An exception to this rule is chometz. From the time Pesach comes in to when it goes out seven days (eight in the Diaspora) later, any chometz mixture is forbidden. It could be 10 million portions of kosher l’Pesach food to one portion of chometz, and the mixture is still forbidden. There is no bittul of actual chometz during Pesach. It is in the halachic vernacular, “assur b’mashahu,” forbidden even in the tiniest of quantities.

Why is that? Why are we super-stringent about chometz as opposed to other issurim? Because chometz on Pesach is an “Issur Kares” (a person is cut off from the Jewish people)? There are other “Issurei Kares” that can be nullified in the right amount. Is there even a halachic basis for such a stringency, other than the fact that the rabbis insist on it?

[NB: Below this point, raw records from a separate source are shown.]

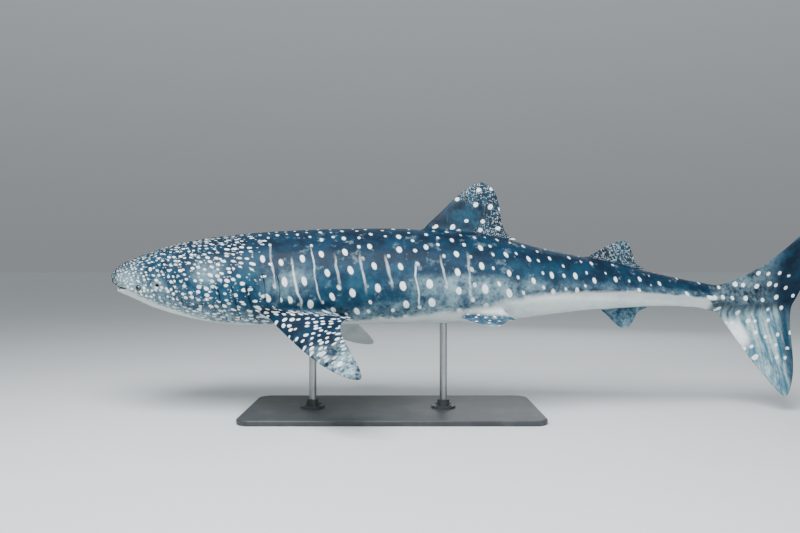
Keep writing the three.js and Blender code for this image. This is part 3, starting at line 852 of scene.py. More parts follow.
def tail_data(m_signed, side, P, r, extra=0.0):
    c = TAIL_CHART[side]
    jj = m_signed if side == 0 else 20 - m_signed
    d = RD[root_i, jj + 10].copy()
    d[IX["s"]] = P[0]
    d[IX["u2"]] = np.interp(P[0], _ss, _u2)
    d[IX["fu"]], d[IX["fv"]] = P[0], P[2]
    d[IX["tail"]] = float(smooth(r / 0.10))
    d[IX["tip"]] = clamp01((abs(P[2] + 0.29) - 0.1) / 0.9)
    d[IX["hb"]] = 2.0 * float(smooth(r / 0.3)) + d[IX["hb"]] * (1 - float(smooth(r / 0.3)))
    d[IX["uvx"]] = c["x0"] + TSC * (P[0] - 5.12) * 1.0 + extra
    d[IX["uvy"]] = c["y0"] + TSC * (P[2] + 1.14)
    return d


rs = list(np.linspace(0, 1, KC + 1)[1:-1]) + [0.988]
ring_prev = {jj: GRID[root_i, jj % NS] for jj in range(-10, 30)}
info_prev = {ms: (root_pts[ms + 10] * np.array([1, 0, 1]), 0.0) for ms in range(-10, 11)}
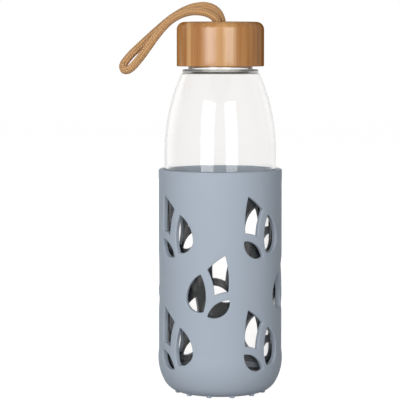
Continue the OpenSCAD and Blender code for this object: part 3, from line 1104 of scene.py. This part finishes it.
def holed_wall(loops, guards, width, low, high, columns, pitch):
    """Triangulate a flat wall with holes. Gives the points, the triangles, and each loop's
    points in order. The guards are loops a little outside the holes that keep the mesh even."""
    points, edges, members = [], [], []
    for loop in loops:
        first = len(points)
        points += loop
        edges += [(first + i, first + (i + 1) % len(loop)) for i in range(len(loop))]
        members.append(range(first, first + len(loop)))
    for guard in guards:
        points += guard[::2]

    # a grid of points fills the wall, clear of the guards
    boxes = [box_of(guard, 1) for guard in guards]
    too_near = 0.45  # the square of the least distance, in mm
    rows = round((high - low) / pitch)
    for j in range(rows + 1):
        z = low + (high - low) * j / rows
        for k in range(columns + 1):
            x = width * k / columns
            close = [guard for guard, box in zip(guards, boxes) if in_box(box, x, z)]
            if not any(
                inside_loop(guard, x, z)
                or any((x - gx) ** 2 + (z - gz) ** 2 < too_near for gx, gz in guard)
                for guard in close
            ):
                points.append((x, z))

    flat = [Vector(p) for p in points]
    found, _, faces, origins, _, _ = delaunay_2d_cdt(flat, edges, [], 0, 1e-5, True)
    index = {old: new for new, olds in enumerate(origins) for old in olds}
    rings = [[index[i] for i in member] for member in members]
    triangles = []
    for face in faces:
        a, b, c = (found[i] for i in face)
        x, z = (a.x + b.x + c.x) / 3, (a.y + b.y + c.y) / 3
        if any(in_box(box, x, z) and inside_loop(loop, x, z) for box, loop in zip(boxes, loops)):
            continue
        backwards = (b - a).cross(c - a) < 0
        triangles.append(tuple(face[::-1]) if backwards else tuple(face))
    return found, triangles, rings


def weld(obj):
    """Merge the seams of a mesh, turn its faces outwards, and check that it is closed."""
    mesh = bmesh.new()
    mesh.from_mesh(obj.data)
    bmesh.ops.remove_doubles(mesh, verts=mesh.verts, dist=2e-6)
    bmesh.ops.recalc_face_normals(mesh, faces=mesh.faces)
    open_edges = sum(len(edge.link_faces) != 2 for edge in mesh.edges)
    if open_edges:
        raise RuntimeError(f"{obj.name} has {open_edges} open edges")
    for face in mesh.faces:
        face.smooth = True
    mesh.to_mesh(obj.data)
    mesh.free()
    obj.data.set_sharp_from_angle(angle=SHARP)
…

If they insist on it, there is a reason. And though it may not have to do with the halachic parameters of bittul, it does have to do with the reality of chometz itself, which is something quite Kabbalistic. After all, Kabbalists describe the rectification of Creation being, the result of God breaking the letter Ches of “chometz” (spelled, Ches-Mem-Tzaddi) into the letter Heh of “matzah” (spelled, Mem-Tzaddi-Heh). That has to mean something important.

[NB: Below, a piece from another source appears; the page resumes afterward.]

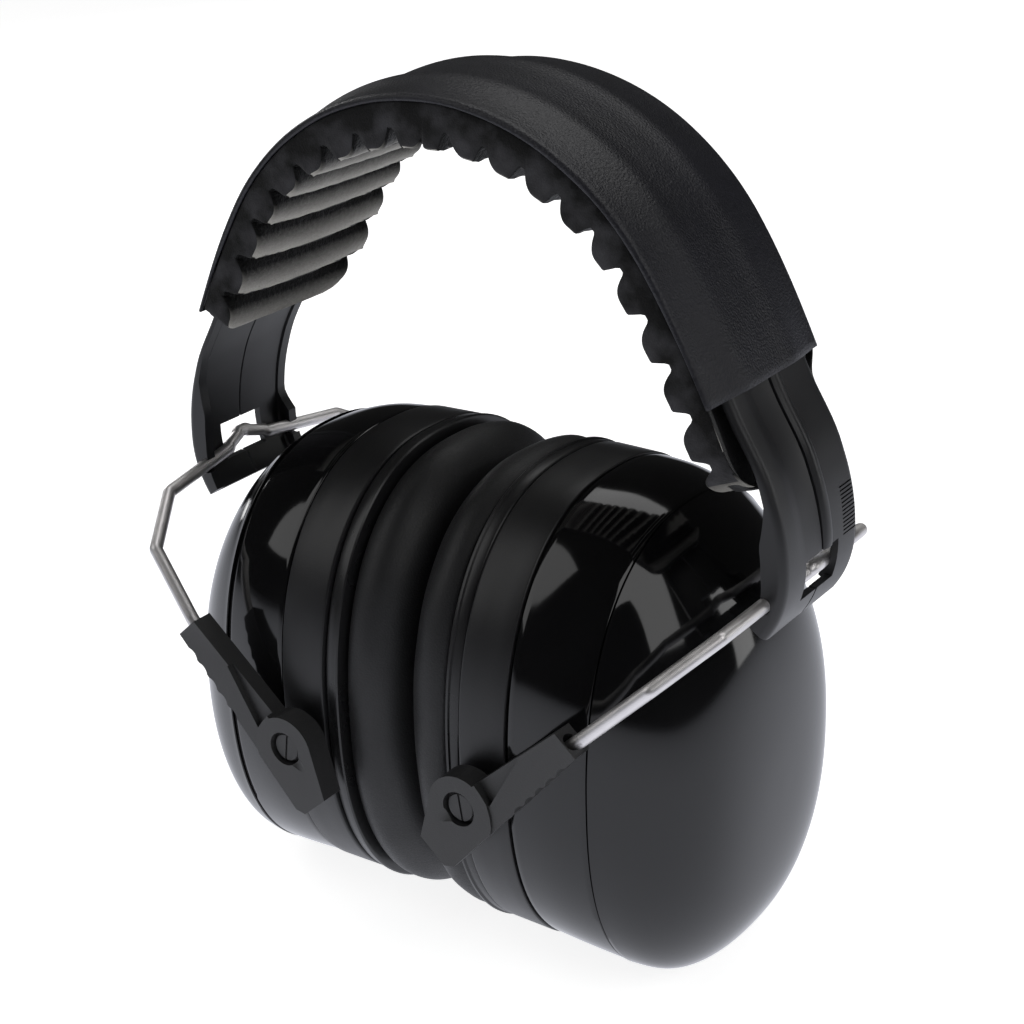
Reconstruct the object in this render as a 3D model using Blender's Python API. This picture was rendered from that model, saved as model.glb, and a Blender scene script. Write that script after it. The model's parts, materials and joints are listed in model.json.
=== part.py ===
"""Earmuff hearing protector: sprung headband, sliding arms, wire forks and two tilting ear cups.

+X runs through both cups, +Z is up and -Y is the front. The earmuff stands on the flat feet of
its cups at z = 0. Sizes are in millimetres in this file and become metres in place().
"""

import math

import bmesh
import bpy
from mathutils import Matrix, Vector

MM = 0.001
GAP = 0.3

# Headband: the cover's edge line is a crown arc that runs into a flatter arc on each side. Its
# middle stands 0.9 above that line, over the arms' tongues.
CROWN_RADIUS = 59.2
CROWN_Z = 119.5
SIDE_RADIUS = 202.2
CROWN_END_DEG = 33.0
COVER_END_DEG = 25.3
PAD_END_RIGHT_DEG = 20.4
COVER_WIDTH = 42.0

# Layers under the cover, as depths below its edge line.
CORE_DEPTH = (4.5, 5.3)
CORE_WIDTH = 24.0
BACKING_DEPTH = (3.6, 5.6, 6.3)
BACKING_WIDTH = 41.6
BACKING_CHANNEL = 34.0
PAD_DEPTH = (6.6, 10.4)
PAD_WIDTH = 41.0
PAD_GROOVE = 2.5
PAD_PITCH = 10.0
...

This alone tells you that chometz, as delicious and seminal a thing it is to life, represents “tohu,” the null that preceded Creation. If the word was transformed into “matzah” to make Creation, then chometz, or the spiritual basis of chometz, has to be associated with the null and void that came before “Tikun Ma’aseh Bereishis,” the “Rectification of the Act of Creation.”

On and even simpler level, we know that chometz represents the yetzer hara, man’s evil inclination. It’s not only about food. It’s about anything that satiates the body, be it something we take in through our mouths or through our experiences in life. If it’s materialistic in any way, it is “chometzdik,” at least in the conceptual sense. The only question would be, then why is it permissible the rest of the year, and even in generous quantities?

The answer of course is back in time, when the Jewish people were still in Egypt. Something happened back then that WE take for granted, but “others” do not. DANGEROUS others and, it turns out, chometz makes us vulnerable to them. There is a rule in Creation. It says that when a person acts morally, they are protected from evil spiritual forces. The “mitzvos” they perform not only guard them against the Klipos, the Kabbalistic name for the source of evil in Creation, but the mitzvos even weaken the Klipos. Theoretically, enough mitzvos performed can even ELIMINATE them altogether, but so far that has only been wishful thinking.

Sins do the opposite. They draw the Klipos to a person, and strengthen the Klipos in the process. If a person does not do teshuvah and take care against the Klipos, then the Klipos have permission from God to spiritually attack the person, as they have done on so many occasions.

Unfortunately, such attacks aren’t easy to recognize or defend against. On the contrary, the person under attack may merely feel “free” of religion. They FEEL as if they’re MORE in charge of their lives, when in fact they are really more enslaved, bound to do the bidding of the Klipos. It is something that tragically only becomes clear to a person once it is too late to fix the situation, like moments before their departure from this world.

This only explains why chometz should be a problem ALL year round. Why is it only an issue during Pesach?

Because a great injustice was done against the Klipos during this time of year. The Jewish people had been holding on the 49th level of spiritual impurity until the Ten Plagues started. By all rights, they should have fallen completely into the hands of the Klipos—for good. The Jewish people should not have been saved.

Instead, because of the promise made to Avraham Avinu that the eighth generation would go free, God bent the rules. He sent Moshe Rabbeinu down to Egypt to not only free the Jewish people, but to increase their merit. He artificially sensitized them to the reality of God, by performing increasingly more spectacular miracles. With each passing plague, the Divine light only became more intense until the Jewish people had to quickly leave Egypt to save the Klipos, not themselves.

If you think the Klipos forgot about this “injustice,” think again. Quite the contrary, every year at this time they are reminded of what should have been, and what was instead. It makes them vengeful, and they look to take back now some of what they lost back then.

As a long a Jew remains COMPLETELY chometz free during Pesach, the Klipos cannot get to them. The light of Pesach once again keeps them away, allowing the person to live instead, enveloped by the liberating light of God. The Klipos can do nothing but helplessly watch from afar.


But if a person has even a speck of chometz on Pesach, it’s like whistling and yelling, “Hey Klipos! I’m over here!” It’s like putting a tracking device on yourself that attracts the Klipos right to you. The person becomes a “Korban Pesach” for the Klipos instead. Not a very appealing option, and certainly good incentive to make sure the house is well cleaned and properly checked in advance of the “Holiday of Freedom.”